COR! When I were a lad (back in the days of dinosaurs) there were 3 classrooms, a small library with the staffroom behind, boys and girls toilets, a cloakromm and the headmistress' office (I have just seen that Miss Varndell, my headmistress, died in Dec 2006 aged 97yrs 11mths). Actually I'm not sure what I found more shocking; the price tag or the description of Clapham! How times change. I took this photo during the conversion. I managed to have a look inside but it was just an empty shell. Quite sad really.
To show what rebels we boys were, we used to chew gum in class!!! The girls called us something like the "bubblegum merchants". Eat your hearts out hooodies and gangstas. Also recall that us boys had a sort of gang (all very innocent). As we (me especially) were all great readers of DC Comics we called ourselves the Justice League and took on the names of the JLA. For a while I was Flash; which must have been an early incarnation of post-modern irony as I was quite a fat chap at the time.

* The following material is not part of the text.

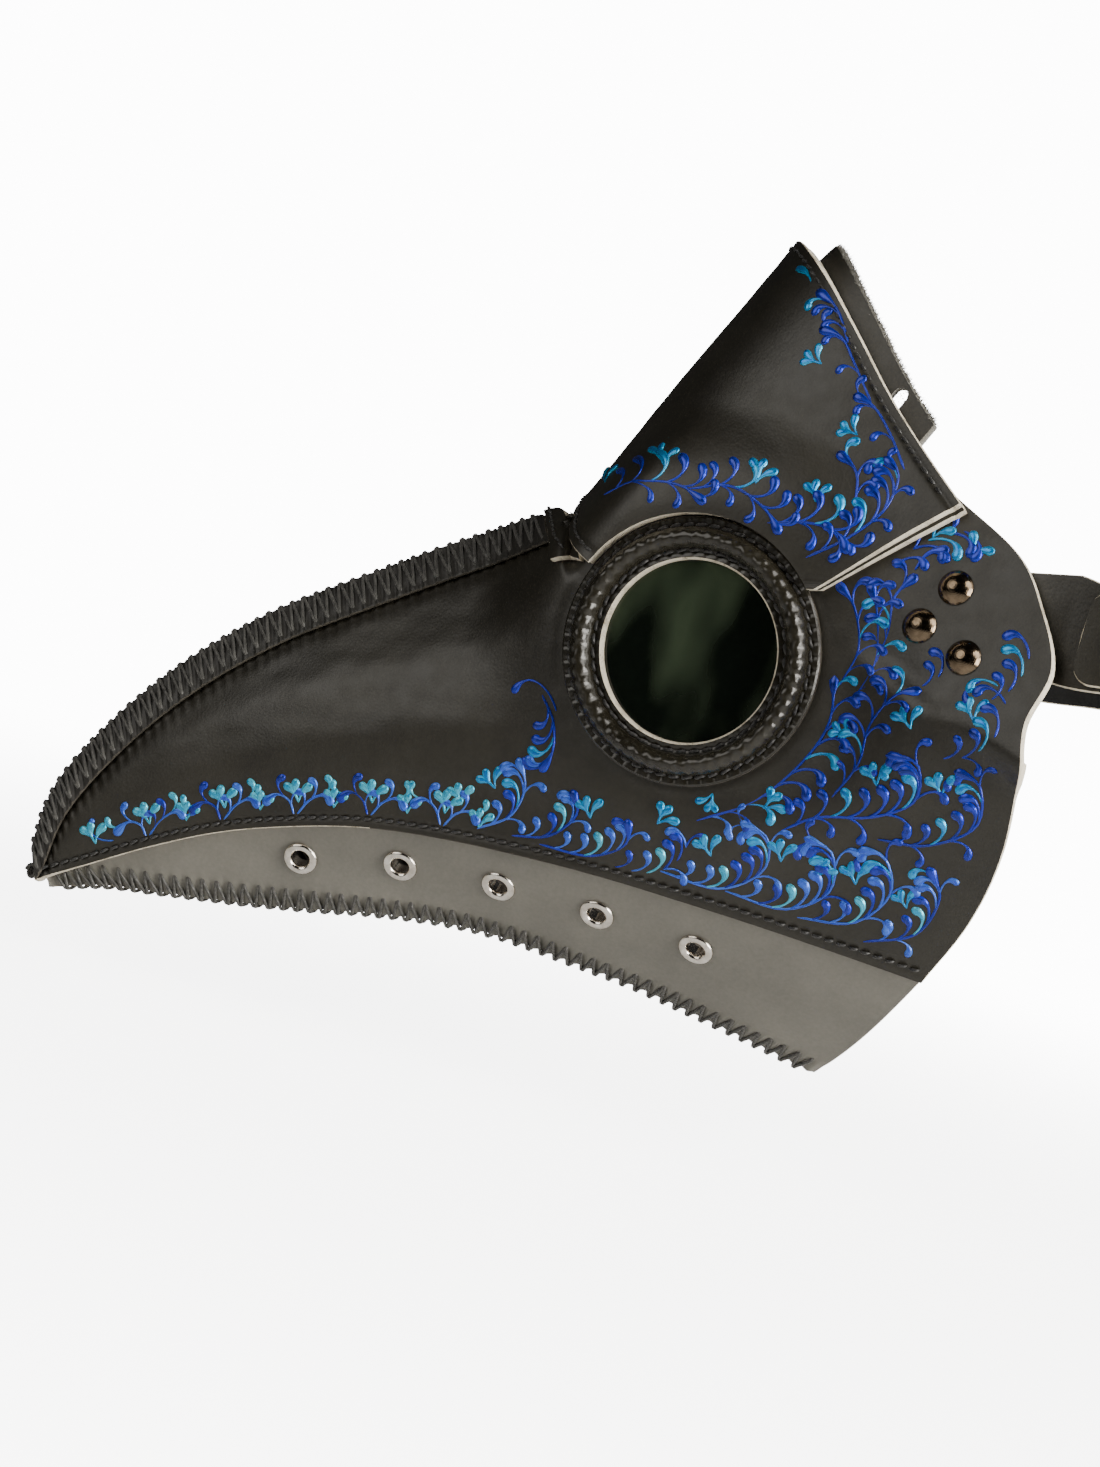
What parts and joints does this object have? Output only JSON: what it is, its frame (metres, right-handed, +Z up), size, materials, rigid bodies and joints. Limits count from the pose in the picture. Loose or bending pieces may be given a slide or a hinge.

Anyway, here are the names that I remember:

    Derek McNeil
    My best friend when we were 10/11 years old. Went to different secondary schools and lost touch.
    Keith Collyer
    Keith and I have swapped a few emails but have yet to meet up. We were friends beyond primary school, we both joined the Boys Brigade (it seemed a good trade at the time - a Thursday evening for games, etc in exchange for a bit of church and marching on a Sunday morning. Plus the leader's daughter was lovely!). I'm fairly certain that Keith and I went to camp together near Chideok. Unlike going camping with the scouts the Boys' Brigade camps were more like a holiday with no organised activities, other than a sports day. I just remembered that I ran bare foot and still managed to be fairly quick.
    Gary Ransome
    Son of the reception class teacher, I think. We were friends in the early years.
    Kay Denny
    As she was a girl, and I was only 10, we weren't really friends. The reason her name sticks in my memory is because I used her name once when I was in trouble. Let me explain; I had used a particular Anglo-Saxon expletive only to be told by an aunt(?) that it was "the worst swear word in the world!". So obviously I had to tell my friends. Either I wrote it down or one of them did, but the upshot was that a teacher discovered the note. When questioned about the note this friend immediately confessed that I had told him the word. The teacher let it be known that he would be having words with me. I was scared! I immediately went into defensive mode and tried to think of excuses. The two options I came up with were:
    1. Fighter Uran Calling Kevin; or
    2. If you see Kay ...
    Neither very plausible but I was only 10. Needless to say the teacher never mentioned it. Silence can be a very powerful weapon!
    Robert Roberts
    My only memory is that he was a friend. Basically you don't forget someone with a name like that.
    Julia Lister
    We were friends in the last year so were 10/11 years old. Not sure whether I was a bad influence on her or her on me - we played cat's cradle during prize-giving.
    Linda Hogarth
    Her dad was Bill Hogarth who was the General Secretary of the National Union of Seamen. Although we were at Macaulay together I'm fairly certain that we were friends when we were around the 13/14 yrs old. We were in the same crowd of kids who hung around in Grafton Square (there was me, Colin, Owen, Linda, Mary Bentley, Keith Collyer, and a few others I cannot recall)
    Geoffrey Levy
    The cleverest pupil in the school. Also probably the poshest (see, there are my working class roots showing).
    Mary Bentley
    Although I don't really remember her, in a way I do! At some point in the past I swapped emails with Linda Hogarth and she mentioned that she and Mary were good friends and hung around with us in Grafton Square. And then I sort of remembered that there was always another girl with Linda. Sorry Mary.
    Christine Cantello
    Absolutely no memory of Christine at all, however 2 or 3 years ago I was in a meeting with some guys from Oracle, one of whom had the surname Cantello. I asked whether he was related to Christine and he said he was. But as he didn't reply terribly positively I let it go with a "Say hello from me".
    Marilyn Rowbotham
    Due to the way classes were in Macaulay, Marilyn and I were in Mr Stephenson's class together despite her being a year older than me (if not an actual year older then in the year above). Marilyn almost lived opposite the lower school as well. I do have a very vivid memory of Marilyn but in deference to her now being a respected pillar of the community (a magistrate) I'll not publicise it. Just remember that we were about 9 years old at the time so it was all very innocent (blimey! it was 1960-61)
    Jackie Longdon
    Have swapped a few emails with Jackie recently. Initially I couldn't remember her but something she said in her mail made me think "Ah yes! I sort of remember her now", albeit very vaguely - well it was a v-e-r-y long time ago.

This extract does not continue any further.